Something changed yesterday. ECB chief Mario Draghi dramatically reversed his monetary stance in every way and dramatically downgraded his economic and inflationary outlooks - but instead of the market taking its cue from the former, it was the latter, real economy, that sparked chaotic concerns in markets as traders realized the central bankers are clueless (how did they not see this coming again?) and are practically out of ammo to do anything that could be spun as stimulating the economy to juice stocks even higher.
Overnight headlines from China confirmed the global economic slump as exports crashed, and while excuse-makers are out in force this morning already (as US and Chinese stocks tumble), former fund manager and FX trader Richard Breslow warns, "don't blame the weather for the market gloom." Simply put, it's the economy stupid (and the deluded stock market's gap to reality).
The world has a decidedly downbeat feeling about it. And it’s not because equities have given back some of this year’s extraordinary gains. Nor does it have to do with the dovish actions from the ECB. Which weren’t nearly as radical as is being portrayed. It was the hapless messaging from President Mario Draghi, as well as from Fed Governor Lael Brainard and the Bank of Canada’s Deputy Governor Lynn Patterson. These three only get special mention because they were the latest messengers conveying an unpleasant reality.

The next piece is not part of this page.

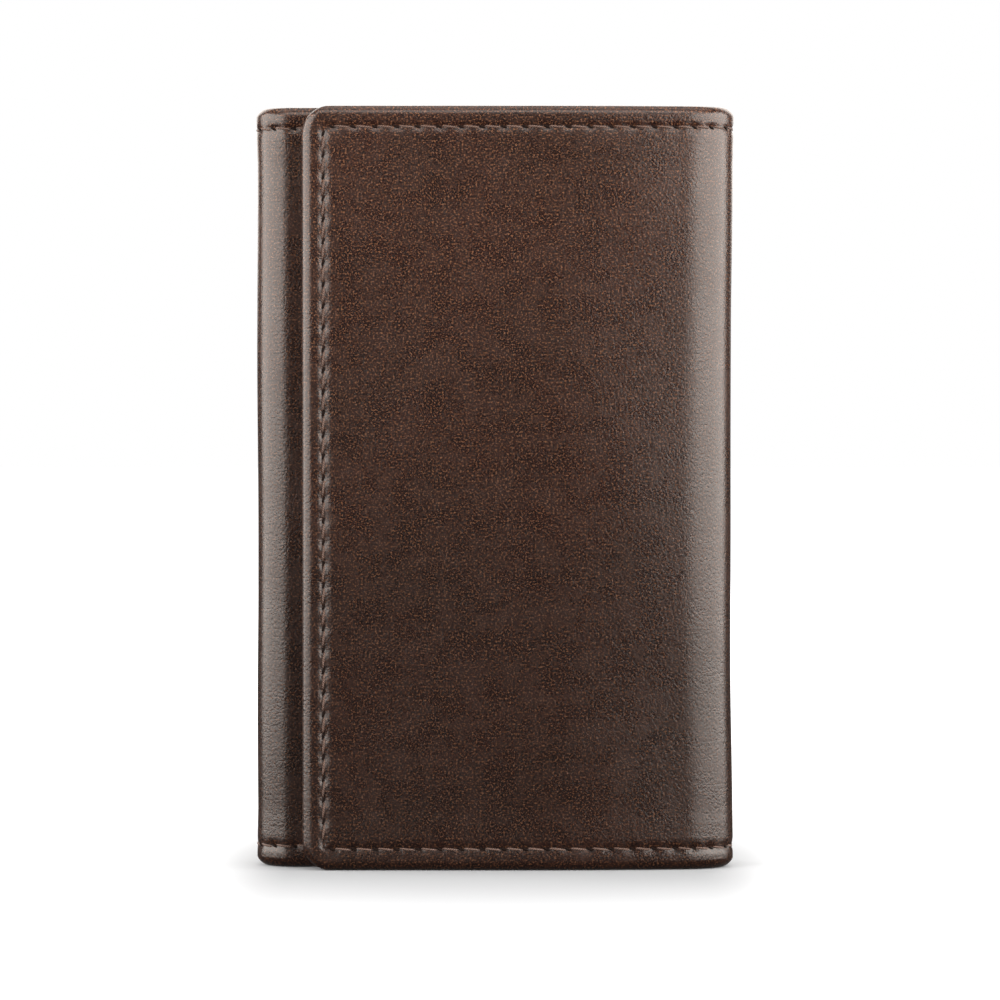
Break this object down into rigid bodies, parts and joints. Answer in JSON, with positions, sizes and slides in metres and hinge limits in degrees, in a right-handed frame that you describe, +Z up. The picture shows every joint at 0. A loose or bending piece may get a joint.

It isn’t that we suddenly learned that the global economy has slowed and is continuing to do so. It was the clear implication that there is no reason to put much faith in official economic forecasts and they are making it up as they go along. It felt like we were airline passengers overhearing the pilot ask which one is the go pedal and which the brake.
The ECB cut growth forecasts, largely catching up to what others have already been saying. The ink wasn’t dry on the press conference handouts before we were getting inundated with reports that some ECB officials didn’t think they went far enough. Draghi himself, in what was the most important comment of the entire event, said the risks are still to the downside despite the greater accommodation. He went on to make it clear, as if we didn’t already know, that the central bank remains the only game in town. It would appear that they have little choice but to do more of what hasn’t worked nearly as well as promised.
Today’s German factory orders miss will be blamed on weak demand from outside the euro area. Slim consolation.
Patterson, a day after the Bank of Canada “toned down its convictions over future rates hikes,” said that the economy will “probably” be weaker in the first half than they were anticipating “as recently as January.” And then, like Draghi she threw in the obligatory, “We still expect Canadian economic growth to pick up later this year.” Which sounds nice except she also pointed out they need more data and time to assess the situation. The BOC post-meeting statement was described as having tempered the hiking bias. Swaps traders, on the other hand, already place a higher probability of a rate cut than a hike.
Brainard delivered another dovish speech arguing the necessity based on “basic principles of risk management.” The Fed’s updated forecasts are due on March 20. I wonder what their shelf life will be? Monday’s retail sales report will do a lot to set the tone. The Fed is said to have signaled they’re undecided about whether any additional rate hikes are needed. That’s being diplomatic.
But what else can you say when the plain-speaking policy which Chairman Jerome Powell said last month was meant to reach people who are losing faith in big institutions resulted in a description of the softer spending data and slowdown abroad as having the effect of, “weighing on the modal outlook and might in turn warrant a softening in the modal path for policy.” “Modal” is one of those wonderful words with many definitions. Depending on which you pick, there is an awful lot of fun you can have with that sentence.
Meanwhile, I continue to hear much more speculation about when the “puts” will kick in than how far the market will fall. Which at the end of the day, is probably exactly where the central banks are hoping the conversation will be focused.
Just quickly, some attention should be paid to the potential key week reversal for the S&P 500. It has worked in recent months. And the important pivot for the day in the Dollar Index is 97.26. On the upside, Thursday’s high was a triple top that can’t be ignored.